* Information supplied
--- BEGIN ---

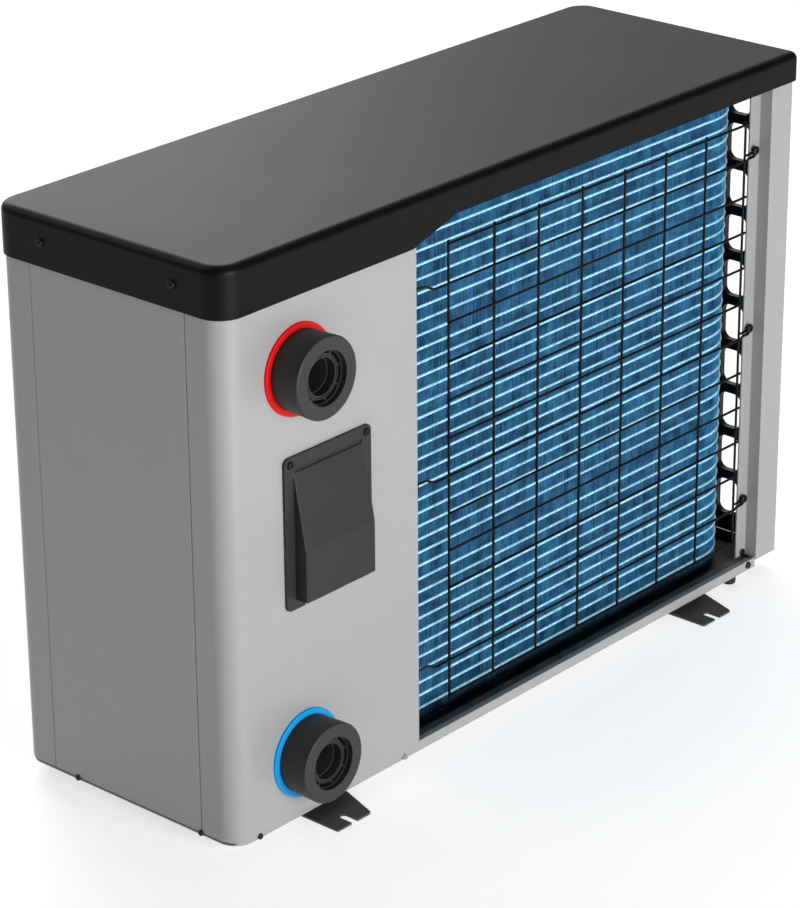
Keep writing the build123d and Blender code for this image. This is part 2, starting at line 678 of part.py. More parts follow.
def partition_wall():
    """Sheet wall between the fan chamber and the compressor chamber."""
    x0 = COIL_RIGHT + 1.5
    wall = block(x0, x0 + SHEET, FRONT + 3, 92, FLOOR_GAP + PAN_SHEET, 640)
    return wall - block(x0 - 1, x0 + 3, 82, 95, COIL_Z0 - 2, COIL_Z1 + 2)


def compressor():
    x, y = COMPRESSOR
    shell = rod_z(x, y, COMPRESSOR_R, 40, 300)
    shell = fillet(shell.edges().filter_by(GeomType.CIRCLE), 22)
    feet = extrude(RegularPolygon(72, 3), 4)
    feet = fillet(feet.edges().filter_by(Axis.Z), 14)
    shell += Pos(x, y, 38) * feet
    shell += rod_z(x, y, 7, 298, 306)
    shell += block(x - 22, x + 22, y - 62, y - 40, 230, 262)
    holes = [rod_z(px, py, 5.2, 30, 50) for px, py in compressor_feet_places()]
    return shell - holes


def compressor_feet_places():
    """Centres of the three rubber mounts."""
    x, y = COMPRESSOR
    radius = 50.0
    angles = [math.radians(120 * k) for k in range(3)]
    return [(x + radius * math.cos(angle), y + radius * math.sin(angle)) for angle in angles]


def compressor_mounts():
    """Rubber mounts under the compressor's feet, with their studs' holes."""
    mounts = []
    for x, y in compressor_feet_places():
        mount = rod_z(x, y, 11, FLOOR_GAP + PAN_SHEET, 38)
        mounts.append(mount - rod_z(x, y, 3.2, FLOOR_GAP, 40))
    return Compound(children=mounts)


def accumulator():
    """Suction accumulator beside the compressor, with its strap and lower bend."""
    x, y = ACCUMULATOR
    tank = rod_z(x, y, ACCUMULATOR_R, 90, 262)
    tank = fillet(tank.edges().filter_by(GeomType.CIRCLE), 18)
    tank += rod_z(x, y, SUCTION_R, 260, 272)
    cx, cy = COMPRESSOR
    strap = block(cx + COMPRESSOR_R - 2, x - ACCUMULATOR_R + 2, y - 2, y + 2, 180, 204)
    return (tank + strap) - rod_z(cx, cy, COMPRESSOR_R, 30, 320)


def heat_exchanger_shell():
    """Tall plastic shell round the titanium coil."""
    shell = rod_z(UNION_X, SHELL_Y, SHELL_R, 24, 570)
    shell = fillet(shell.edges().filter_by(GeomType.CIRCLE), 16)
    shell -= rod_z(UNION_X, SHELL_Y, SHELL_R - 6, 30, 564)
    shell += block(UNION_X - 60, UNION_X + 60, SHELL_Y - 40, SHELL_Y + 40, FLOOR_GAP + PAN_SHEET, 27)
    for z in (OUTLET_Z, INLET_Z):
        shell -= rod_y(UNION_X, z, 28.1, SHELL_Y, REAR)
    return shell


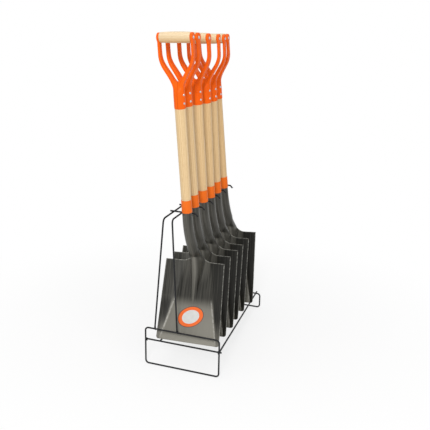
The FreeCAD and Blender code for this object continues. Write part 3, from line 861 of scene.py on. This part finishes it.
def varnished(name, early, late, pore, spacing, turn=(0, 0, 0)):
    """Clear varnish over straight grain; a mesh value darkens and warms the wood."""
    material, tree, shader = blank_material(name, early)
    way = step(tree, "ShaderNodeMapping", Vector=mark(tree, "place", "Vector"), Rotation=turn)
    group = step(tree, "ShaderNodeGroup", node_tree=WOOD, Place=way, Early_Wood=(*early, 1),
                 Late_Wood=(*late, 1), Pore_Colour=(*pore, 1), Ring_Spacing=spacing)
    relief = step(tree, "ShaderNodeBump", Strength=0.2, Distance=0.0002,
                  Height=group.outputs["Height"])
    aged = step(tree, "ShaderNodeMix", data_type="RGBA", blend_type="MULTIPLY",
                Factor=mark(tree, "tan"), A=group.outputs["Colour"], B=DARKENING_TINT)
    feed(shader, {
        "Base Color": aged, "Roughness": group.outputs["Roughness"], "Normal": relief,
        "Coat Weight": 0.12, "Coat Roughness": 0.3, "Specular IOR Level": 0.3,
    })
    return material


def other_plank(k):
    """Each piece of wood comes from another place in the tree."""
    return (0.05 * math.cos(2.4 * k), 0.05 * math.sin(2.4 * k), 0.37 * k)


shaft_wood = varnished("varnished shaft wood", (0.75, 0.56, 0.32), (0.62, 0.42, 0.205),
                       (0.48, 0.30, 0.14), spacing=60.0)
shaft_profile = [
    (0, SHAFT_FOOT), (0.0090, SHAFT_FOOT), (0.0100, SHAFT_FOOT + 0.001),
    (SOCKET_PLUG_R, -0.001), (SOCKET_PLUG_R, 0.0430), (0.0172, 0.0432), (0.0172, FERRULE_TOP),
]
for z in np.linspace(FERRULE_TOP + 0.0002, SHAFT_TOP - 0.001, 40):
    shaft_profile.append((shaft_radius(z) - SHAFT_CLEARANCE, z))
shaft_profile += [(0.0170, SHAFT_TOP), (0, SHAFT_TOP)]
shaft_points, shaft_faces = turned(shaft_profile)
for k in range(SHOVELS):
    soften(shovel_piece(k, "shaft", shaft_points, shaft_faces, shaft_wood, "shaft_wood",
                        shift=other_plank(k), tan=[SHOVEL_DARKENING[k]] * len(shaft_points)), 40)

# The yoke is pressed from steel and painted orange: a casing round the shaft's top forks
# into two arms with round ears. The halves are welded, so every join is smooth.

CASING_R = 0.0196
ARM_DEPTH = 0.022
ARM_EDGE_R = 0.0028
EAR_X = 0.057
EAR_UP = 0.228
EAR_HALF = 0.004
SADDLE_R = 0.011
SADDLE_UP = 0.098
SADDLE_HALF = 0.0078
SADDLE_SIDE = 0.0215
SADDLE_FOOT_SIDE, SADDLE_FOOT_UP = 0.0185, 0.074
WELD_LINE = (0.46, 0.058, 0.002, 1)
ARM_SIZES = (   # height, distance from the middle, thickness
    (0.060, 0.0098, 0.0125), (0.072, 0.0115, 0.0130), (0.086, 0.0160, 0.0130),
    (0.097, 0.0213, 0.0130), (0.108, 0.0278, 0.0125), (0.122, 0.0368, 0.0120),
    (0.137, 0.0463, 0.0110), (0.152, 0.0530, 0.0095), (0.167, 0.0564, 0.0085),
    (0.182, EAR_X, 0.0080), (0.196, EAR_X, 0.0080), (0.212, EAR_X, 0.0080),
    (EAR_UP, EAR_X, 0.0080),
)
NECK_SIZES = (  # height, half width, half depth, power of the rounded section
    (0.044, 0.0194, 0.0194, 2.0), (0.055, 0.0193, 0.0186, 2.05), (0.064, 0.0192, 0.0158, 2.3),
    (0.070, 0.0194, 0.0126, 2.7), (0.075, 0.0200, 0.0098, 3.1), (0.082, 0.0212, 0.0084, 3.6),
)


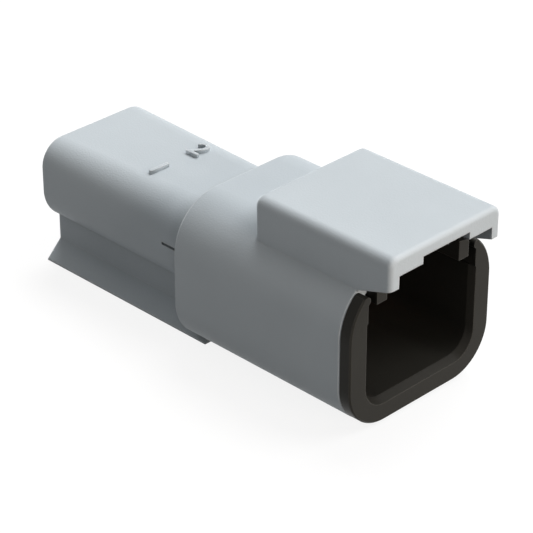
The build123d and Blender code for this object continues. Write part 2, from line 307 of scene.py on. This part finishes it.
def seen_white(tree):
    """1 on rays that look straight at the floor or sky, in mirrors or through glass, 0 on light rays."""
    path = add_node(tree, "ShaderNodeLightPath").outputs
    either = combine(tree, "MAXIMUM", path["Is Camera Ray"], path["Is Glossy Ray"])
    return combine(tree, "MAXIMUM", either, path["Is Transmission Ray"])


def sky():
    """White to look at, but only a faint light from all around."""
    world = bpy.data.worlds.new("soft_white_sky")
    bpy.context.scene.world = world
    world.use_nodes = True
    tree = world.node_tree
    tree.nodes.clear()
    level = remap(tree, seen_white(tree), AMBIENT, 1.0)
    back = add_node(tree, "ShaderNodeBackground", {"Color": linear(WHITE), "Strength": level})
    add_node(tree, "ShaderNodeOutputWorld", {"Surface": back.outputs["Background"]})


def floor():
    """A matt floor that holds the object's shadow and glows to white where it is looked at."""
    bpy.ops.mesh.primitive_plane_add(size=FLOOR_SIZE, location=(0, 0, 0))
    ground = bpy.context.object
    ground.name = "floor"
    material, tree = new_material("pale_floor")
    matt = add_node(tree, "ShaderNodeBsdfDiffuse", {"Color": linear(FLOOR_GREY)})
    glow = add_node(tree, "ShaderNodeEmission", {"Color": linear(WHITE), "Strength": FLOOR_GLOW})
    dark = add_node(tree, "ShaderNodeEmission", {"Color": linear(WHITE), "Strength": 0.0})
    shown = add_node(tree, "ShaderNodeMixShader", {0: seen_white(tree), 1: dark.outputs["Emission"],
                                                   2: glow.outputs["Emission"]})
    both = add_node(tree, "ShaderNodeAddShader", {0: matt.outputs["BSDF"], 1: shown.outputs["Shader"]})
    add_node(tree, "ShaderNodeOutputMaterial", {"Surface": both.outputs["Shader"]})
    ground.data.materials.append(material)


def rear_deck_height():
    """Height of the rear body's flat top, read from the housing near its rear end."""
    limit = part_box("housing")[0][0] + NUMBER_FROM_REAR * MM
    return max(vertex.co.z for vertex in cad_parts["housing"].data.vertices if vertex.co.x < limit)


def circuit_number(text, node, material):
    """A raised number that stands on the rear body's top, over the middle of a contact."""
    low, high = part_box(node)
    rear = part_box("housing")[0][0]
    data = bpy.data.curves.new("circuit_number_" + text, "FONT")
    data.body = text
    data.align_x = "CENTER"
    data.align_y = "CENTER"
    data.size = NUMBER_HEIGHT * MM / CAPITAL_SHARE
    data.extrude = (NUMBER_STAND + NUMBER_SINK) / 2 * MM
    data.offset = NUMBER_WEIGHT * MM
    data.bevel_depth = NUMBER_EDGE * MM
    data.bevel_resolution = NUMBER_EDGE_STEPS
    number = bpy.data.objects.new("circuit_number_" + text, data)
    bpy.context.collection.objects.link(number)
    bpy.ops.object.select_all(action="DESELECT")
    number.select_set(True)
    bpy.context.view_layer.objects.active = number
    bpy.ops.object.convert(target="MESH")
    middle = rear_deck_height() + (NUMBER_STAND - NUMBER_SINK) / 2 * MM
    number.location = (rear + NUMBER_FROM_REAR * MM, (low[1] + high[1]) / 2, middle)
    bpy.ops.object.transform_apply(location=True, rotation=False, scale=False)
    number.data.materials.clear()
    number.data.materials.append(material)
    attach(number, "receptacle")


def dress(material, *nodes):
    """Gives CAD nodes their finish."""
    for node in nodes:
        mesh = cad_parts[node].data
        mesh.materials.clear()
        mesh.materials.append(material)


def finishes():
    """Dresses every piece, and adds the two circuit numbers in the housing's own plastic."""
    grey = moulded_plastic("moulded_grey_nylon", **HOUSING_FINISH)
    dress(grey, "housing")
    for text in ("1", "2"):
        circuit_number(text, "pin_contact_" + text, grey)
    dress(moulded_plastic("moulded_black_nylon", **LINER_FINISH), "mouth_liner")
    dress(moulded_plastic("moulded_orange_nylon", **WEDGE_FINISH), "wedge_lock")
    dress(moulded_plastic("moulded_grey_nylon_plate", **RETAINER_FINISH), "seal_retainer")
    dress(silicone_rubber(), "wire_seal")
    dress(nickel_plate(), "pin_contact_1", "pin_contact_2")


camera()
sky()
floor()
for name, settings in SOFTBOXES.items():
    softbox(name, *settings)
finishes()

bpy.context.scene.view_settings.view_transform = "Standard"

--- END ---

* Stated task
Produce the lines from the top of the listing through the "return shell - holes" line exactly as they appear, with no additional output.

* Answer to the problem
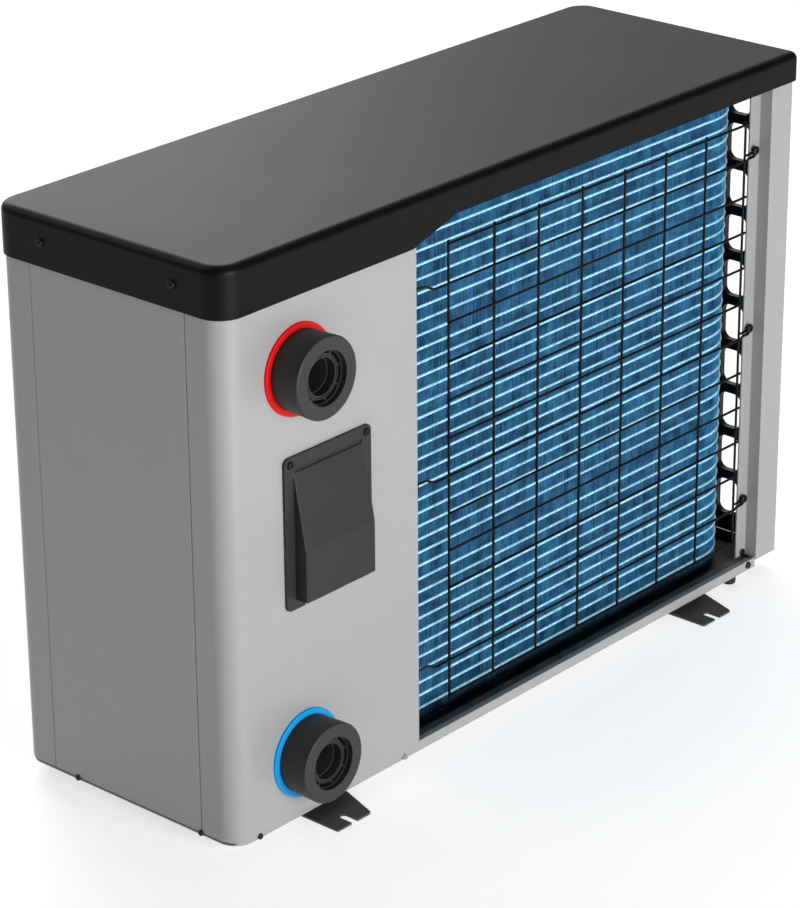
Keep writing the build123d and Blender code for this image. This is part 2, starting at line 678 of part.py. More parts follow.
def partition_wall():
    """Sheet wall between the fan chamber and the compressor chamber."""
    x0 = COIL_RIGHT + 1.5
    wall = block(x0, x0 + SHEET, FRONT + 3, 92, FLOOR_GAP + PAN_SHEET, 640)
    return wall - block(x0 - 1, x0 + 3, 82, 95, COIL_Z0 - 2, COIL_Z1 + 2)


def compressor():
    x, y = COMPRESSOR
    shell = rod_z(x, y, COMPRESSOR_R, 40, 300)
    shell = fillet(shell.edges().filter_by(GeomType.CIRCLE), 22)
    feet = extrude(RegularPolygon(72, 3), 4)
    feet = fillet(feet.edges().filter_by(Axis.Z), 14)
    shell += Pos(x, y, 38) * feet
    shell += rod_z(x, y, 7, 298, 306)
    shell += block(x - 22, x + 22, y - 62, y - 40, 230, 262)
    holes = [rod_z(px, py, 5.2, 30, 50) for px, py in compressor_feet_places()]
    return shell - holes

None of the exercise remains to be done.